◆ WHAT THE TASK ASKS:
Write every record out again exactly as given.

◆ INFORMATION SUPPLIED:
⁂

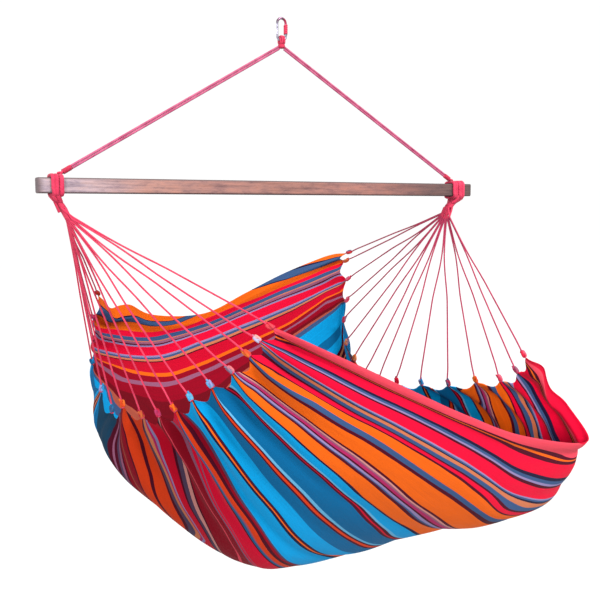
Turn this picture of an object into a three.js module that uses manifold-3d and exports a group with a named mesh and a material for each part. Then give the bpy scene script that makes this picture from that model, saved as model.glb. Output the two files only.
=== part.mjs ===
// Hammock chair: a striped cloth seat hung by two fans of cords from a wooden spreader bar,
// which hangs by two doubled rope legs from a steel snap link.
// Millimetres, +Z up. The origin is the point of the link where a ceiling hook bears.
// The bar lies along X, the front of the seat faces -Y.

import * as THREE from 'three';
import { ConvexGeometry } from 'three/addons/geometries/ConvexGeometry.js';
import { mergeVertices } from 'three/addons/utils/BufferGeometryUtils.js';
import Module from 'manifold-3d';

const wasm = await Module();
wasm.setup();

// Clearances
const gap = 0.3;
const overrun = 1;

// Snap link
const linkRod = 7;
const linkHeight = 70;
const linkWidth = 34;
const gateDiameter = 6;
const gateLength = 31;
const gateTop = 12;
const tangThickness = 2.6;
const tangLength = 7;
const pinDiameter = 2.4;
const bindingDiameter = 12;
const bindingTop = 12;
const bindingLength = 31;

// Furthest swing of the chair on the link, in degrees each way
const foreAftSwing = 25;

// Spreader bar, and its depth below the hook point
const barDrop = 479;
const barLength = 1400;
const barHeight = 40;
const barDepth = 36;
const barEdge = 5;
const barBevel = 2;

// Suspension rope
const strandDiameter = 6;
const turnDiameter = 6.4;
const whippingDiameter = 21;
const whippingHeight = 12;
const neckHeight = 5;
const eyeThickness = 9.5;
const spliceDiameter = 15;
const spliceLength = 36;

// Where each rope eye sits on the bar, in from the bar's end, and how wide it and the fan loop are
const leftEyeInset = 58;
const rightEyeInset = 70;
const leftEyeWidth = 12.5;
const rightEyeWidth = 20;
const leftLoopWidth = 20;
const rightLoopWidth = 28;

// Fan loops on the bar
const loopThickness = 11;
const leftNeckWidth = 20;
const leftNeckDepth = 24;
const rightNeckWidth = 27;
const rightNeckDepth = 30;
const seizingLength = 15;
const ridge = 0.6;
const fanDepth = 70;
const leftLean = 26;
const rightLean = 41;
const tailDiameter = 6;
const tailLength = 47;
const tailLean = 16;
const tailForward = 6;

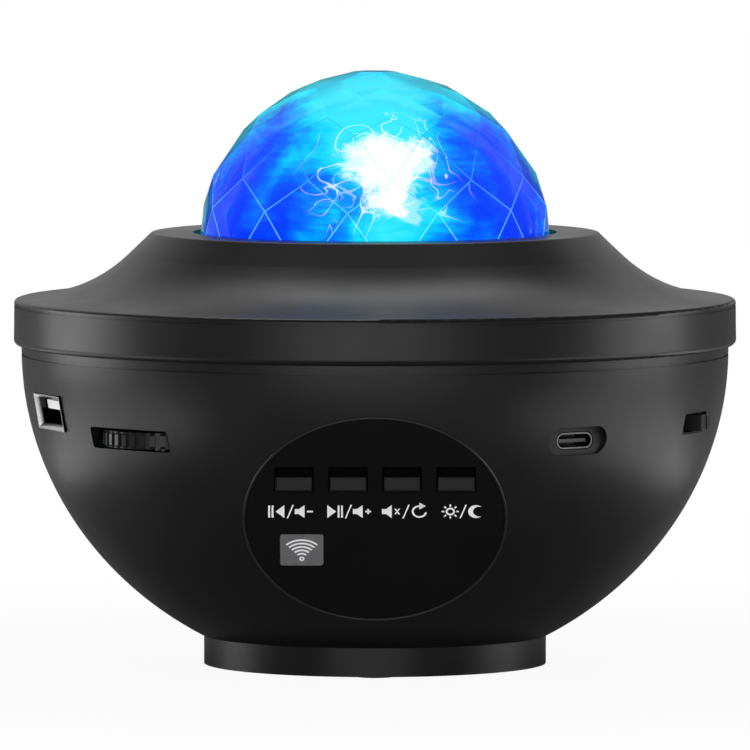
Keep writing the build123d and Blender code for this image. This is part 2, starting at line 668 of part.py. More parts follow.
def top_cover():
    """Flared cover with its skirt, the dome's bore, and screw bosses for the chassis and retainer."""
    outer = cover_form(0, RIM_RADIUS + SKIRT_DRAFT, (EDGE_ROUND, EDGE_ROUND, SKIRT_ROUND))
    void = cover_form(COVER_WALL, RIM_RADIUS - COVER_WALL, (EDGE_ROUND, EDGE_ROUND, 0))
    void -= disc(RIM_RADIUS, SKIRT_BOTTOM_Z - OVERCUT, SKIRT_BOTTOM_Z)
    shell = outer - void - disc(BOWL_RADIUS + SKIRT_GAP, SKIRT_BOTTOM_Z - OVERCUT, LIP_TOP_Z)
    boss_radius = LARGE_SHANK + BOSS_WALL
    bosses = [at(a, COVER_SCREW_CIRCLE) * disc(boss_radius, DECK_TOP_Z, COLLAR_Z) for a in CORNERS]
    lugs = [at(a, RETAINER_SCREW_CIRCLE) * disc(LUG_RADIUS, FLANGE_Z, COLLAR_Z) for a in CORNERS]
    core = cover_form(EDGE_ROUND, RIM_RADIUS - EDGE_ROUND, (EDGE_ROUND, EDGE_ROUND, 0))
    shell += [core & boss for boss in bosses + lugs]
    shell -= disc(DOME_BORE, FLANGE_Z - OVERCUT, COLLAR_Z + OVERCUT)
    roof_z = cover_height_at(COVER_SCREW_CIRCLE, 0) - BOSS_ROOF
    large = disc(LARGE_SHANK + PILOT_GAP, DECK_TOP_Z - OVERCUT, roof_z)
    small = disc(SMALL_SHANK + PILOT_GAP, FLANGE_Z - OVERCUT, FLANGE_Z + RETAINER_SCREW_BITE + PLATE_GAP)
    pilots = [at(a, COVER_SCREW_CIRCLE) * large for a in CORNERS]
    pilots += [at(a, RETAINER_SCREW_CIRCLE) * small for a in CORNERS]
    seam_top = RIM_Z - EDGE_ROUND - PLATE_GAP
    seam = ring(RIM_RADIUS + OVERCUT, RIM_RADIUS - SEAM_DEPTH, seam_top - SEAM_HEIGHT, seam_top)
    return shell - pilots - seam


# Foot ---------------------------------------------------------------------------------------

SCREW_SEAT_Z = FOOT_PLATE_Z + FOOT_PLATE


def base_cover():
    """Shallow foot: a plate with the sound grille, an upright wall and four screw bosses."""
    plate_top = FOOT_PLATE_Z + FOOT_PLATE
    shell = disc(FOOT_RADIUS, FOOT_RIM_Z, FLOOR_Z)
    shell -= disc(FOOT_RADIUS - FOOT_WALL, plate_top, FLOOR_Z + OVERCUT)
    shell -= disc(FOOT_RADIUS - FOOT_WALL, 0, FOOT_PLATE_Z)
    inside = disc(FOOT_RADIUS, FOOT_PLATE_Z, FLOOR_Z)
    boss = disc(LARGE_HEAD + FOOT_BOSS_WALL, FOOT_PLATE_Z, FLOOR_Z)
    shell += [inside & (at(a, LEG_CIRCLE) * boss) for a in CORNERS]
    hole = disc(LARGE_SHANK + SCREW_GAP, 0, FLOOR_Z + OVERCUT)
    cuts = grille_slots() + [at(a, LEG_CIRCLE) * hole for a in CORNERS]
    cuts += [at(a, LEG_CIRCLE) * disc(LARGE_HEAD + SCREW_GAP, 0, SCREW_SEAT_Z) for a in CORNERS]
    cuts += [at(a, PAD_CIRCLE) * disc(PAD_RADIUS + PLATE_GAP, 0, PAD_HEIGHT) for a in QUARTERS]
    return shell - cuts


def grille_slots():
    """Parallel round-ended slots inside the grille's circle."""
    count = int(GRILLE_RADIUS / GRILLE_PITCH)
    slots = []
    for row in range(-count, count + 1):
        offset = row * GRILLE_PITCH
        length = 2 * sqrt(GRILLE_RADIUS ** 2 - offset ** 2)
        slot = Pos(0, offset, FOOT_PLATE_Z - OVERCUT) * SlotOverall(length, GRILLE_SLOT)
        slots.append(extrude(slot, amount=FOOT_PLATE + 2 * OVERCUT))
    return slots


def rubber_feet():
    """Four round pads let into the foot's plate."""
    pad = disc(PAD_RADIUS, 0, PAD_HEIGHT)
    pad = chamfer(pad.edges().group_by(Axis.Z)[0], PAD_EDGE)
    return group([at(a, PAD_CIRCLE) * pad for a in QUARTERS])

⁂

◆ TASK OUTPUT:
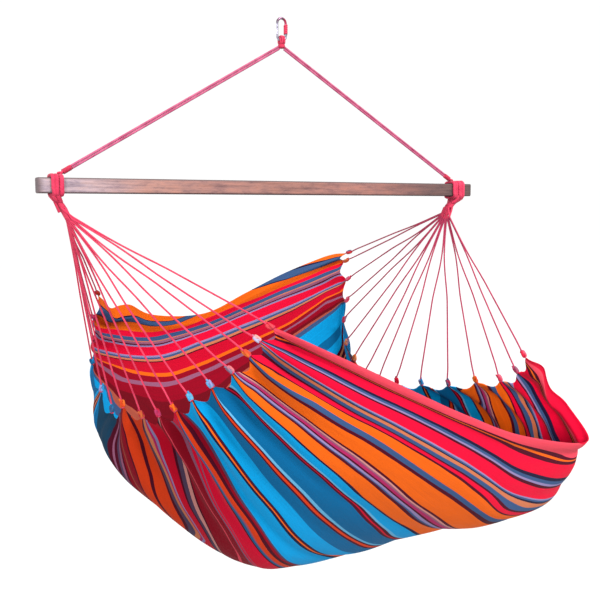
Turn this picture of an object into a three.js module that uses manifold-3d and exports a group with a named mesh and a material for each part. Then give the bpy scene script that makes this picture from that model, saved as model.glb. Output the two files only.
=== part.mjs ===
// Hammock chair: a striped cloth seat hung by two fans of cords from a wooden spreader bar,
// which hangs by two doubled rope legs from a steel snap link.
// Millimetres, +Z up. The origin is the point of the link where a ceiling hook bears.
// The bar lies along X, the front of the seat faces -Y.

import * as THREE from 'three';
import { ConvexGeometry } from 'three/addons/geometries/ConvexGeometry.js';
import { mergeVertices } from 'three/addons/utils/BufferGeometryUtils.js';
import Module from 'manifold-3d';

const wasm = await Module();
wasm.setup();

// Clearances
const gap = 0.3;
const overrun = 1;

// Snap link
const linkRod = 7;
const linkHeight = 70;
const linkWidth = 34;
const gateDiameter = 6;
const gateLength = 31;
const gateTop = 12;
const tangThickness = 2.6;
const tangLength = 7;
const pinDiameter = 2.4;
const bindingDiameter = 12;
const bindingTop = 12;
const bindingLength = 31;

// Furthest swing of the chair on the link, in degrees each way
const foreAftSwing = 25;

// Spreader bar, and its depth below the hook point
const barDrop = 479;
const barLength = 1400;
const barHeight = 40;
const barDepth = 36;
const barEdge = 5;
const barBevel = 2;

// Suspension rope
const strandDiameter = 6;
const turnDiameter = 6.4;
const whippingDiameter = 21;
const whippingHeight = 12;
const neckHeight = 5;
const eyeThickness = 9.5;
const spliceDiameter = 15;
const spliceLength = 36;

// Where each rope eye sits on the bar, in from the bar's end, and how wide it and the fan loop are
const leftEyeInset = 58;
const rightEyeInset = 70;
const leftEyeWidth = 12.5;
const rightEyeWidth = 20;
const leftLoopWidth = 20;
const rightLoopWidth = 28;

// Fan loops on the bar
const loopThickness = 11;
const leftNeckWidth = 20;
const leftNeckDepth = 24;
const rightNeckWidth = 27;
const rightNeckDepth = 30;
const seizingLength = 15;
const ridge = 0.6;
const fanDepth = 70;
const leftLean = 26;
const rightLean = 41;
const tailDiameter = 6;
const tailLength = 47;
const tailLean = 16;
const tailForward = 6;

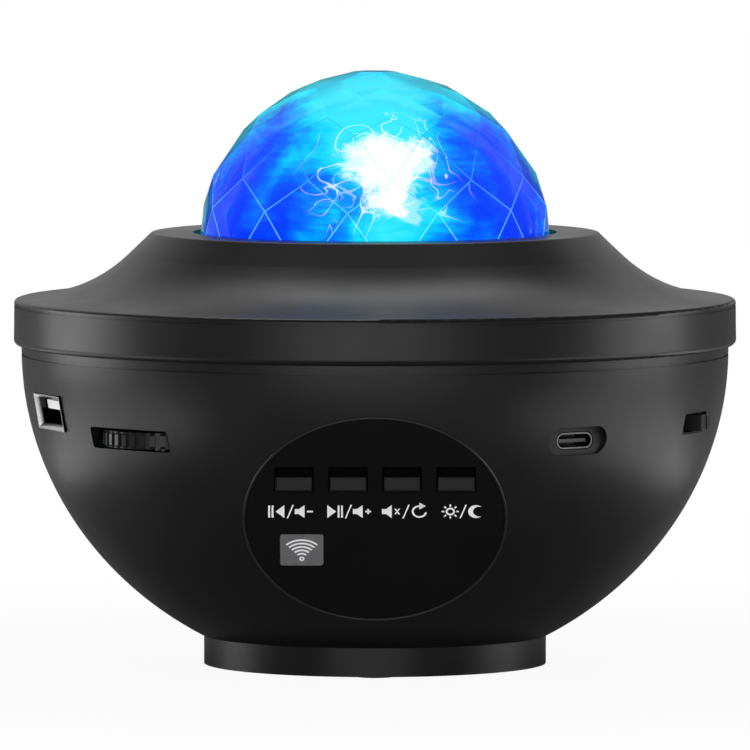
Keep writing the build123d and Blender code for this image. This is part 2, starting at line 668 of part.py. More parts follow.
def top_cover():
    """Flared cover with its skirt, the dome's bore, and screw bosses for the chassis and retainer."""
    outer = cover_form(0, RIM_RADIUS + SKIRT_DRAFT, (EDGE_ROUND, EDGE_ROUND, SKIRT_ROUND))
    void = cover_form(COVER_WALL, RIM_RADIUS - COVER_WALL, (EDGE_ROUND, EDGE_ROUND, 0))
    void -= disc(RIM_RADIUS, SKIRT_BOTTOM_Z - OVERCUT, SKIRT_BOTTOM_Z)
    shell = outer - void - disc(BOWL_RADIUS + SKIRT_GAP, SKIRT_BOTTOM_Z - OVERCUT, LIP_TOP_Z)
    boss_radius = LARGE_SHANK + BOSS_WALL
    bosses = [at(a, COVER_SCREW_CIRCLE) * disc(boss_radius, DECK_TOP_Z, COLLAR_Z) for a in CORNERS]
    lugs = [at(a, RETAINER_SCREW_CIRCLE) * disc(LUG_RADIUS, FLANGE_Z, COLLAR_Z) for a in CORNERS]
    core = cover_form(EDGE_ROUND, RIM_RADIUS - EDGE_ROUND, (EDGE_ROUND, EDGE_ROUND, 0))
    shell += [core & boss for boss in bosses + lugs]
    shell -= disc(DOME_BORE, FLANGE_Z - OVERCUT, COLLAR_Z + OVERCUT)
    roof_z = cover_height_at(COVER_SCREW_CIRCLE, 0) - BOSS_ROOF
    large = disc(LARGE_SHANK + PILOT_GAP, DECK_TOP_Z - OVERCUT, roof_z)
    small = disc(SMALL_SHANK + PILOT_GAP, FLANGE_Z - OVERCUT, FLANGE_Z + RETAINER_SCREW_BITE + PLATE_GAP)
    pilots = [at(a, COVER_SCREW_CIRCLE) * large for a in CORNERS]
    pilots += [at(a, RETAINER_SCREW_CIRCLE) * small for a in CORNERS]
    seam_top = RIM_Z - EDGE_ROUND - PLATE_GAP
    seam = ring(RIM_RADIUS + OVERCUT, RIM_RADIUS - SEAM_DEPTH, seam_top - SEAM_HEIGHT, seam_top)
    return shell - pilots - seam


# Foot ---------------------------------------------------------------------------------------

SCREW_SEAT_Z = FOOT_PLATE_Z + FOOT_PLATE


def base_cover():
    """Shallow foot: a plate with the sound grille, an upright wall and four screw bosses."""
    plate_top = FOOT_PLATE_Z + FOOT_PLATE
    shell = disc(FOOT_RADIUS, FOOT_RIM_Z, FLOOR_Z)
    shell -= disc(FOOT_RADIUS - FOOT_WALL, plate_top, FLOOR_Z + OVERCUT)
    shell -= disc(FOOT_RADIUS - FOOT_WALL, 0, FOOT_PLATE_Z)
    inside = disc(FOOT_RADIUS, FOOT_PLATE_Z, FLOOR_Z)
    boss = disc(LARGE_HEAD + FOOT_BOSS_WALL, FOOT_PLATE_Z, FLOOR_Z)
    shell += [inside & (at(a, LEG_CIRCLE) * boss) for a in CORNERS]
    hole = disc(LARGE_SHANK + SCREW_GAP, 0, FLOOR_Z + OVERCUT)
    cuts = grille_slots() + [at(a, LEG_CIRCLE) * hole for a in CORNERS]
    cuts += [at(a, LEG_CIRCLE) * disc(LARGE_HEAD + SCREW_GAP, 0, SCREW_SEAT_Z) for a in CORNERS]
    cuts += [at(a, PAD_CIRCLE) * disc(PAD_RADIUS + PLATE_GAP, 0, PAD_HEIGHT) for a in QUARTERS]
    return shell - cuts


def grille_slots():
    """Parallel round-ended slots inside the grille's circle."""
    count = int(GRILLE_RADIUS / GRILLE_PITCH)
    slots = []
    for row in range(-count, count + 1):
        offset = row * GRILLE_PITCH
        length = 2 * sqrt(GRILLE_RADIUS ** 2 - offset ** 2)
        slot = Pos(0, offset, FOOT_PLATE_Z - OVERCUT) * SlotOverall(length, GRILLE_SLOT)
        slots.append(extrude(slot, amount=FOOT_PLATE + 2 * OVERCUT))
    return slots


def rubber_feet():
    """Four round pads let into the foot's plate."""
    pad = disc(PAD_RADIUS, 0, PAD_HEIGHT)
    pad = chamfer(pad.edges().group_by(Axis.Z)[0], PAD_EDGE)
    return group([at(a, PAD_CIRCLE) * pad for a in QUARTERS])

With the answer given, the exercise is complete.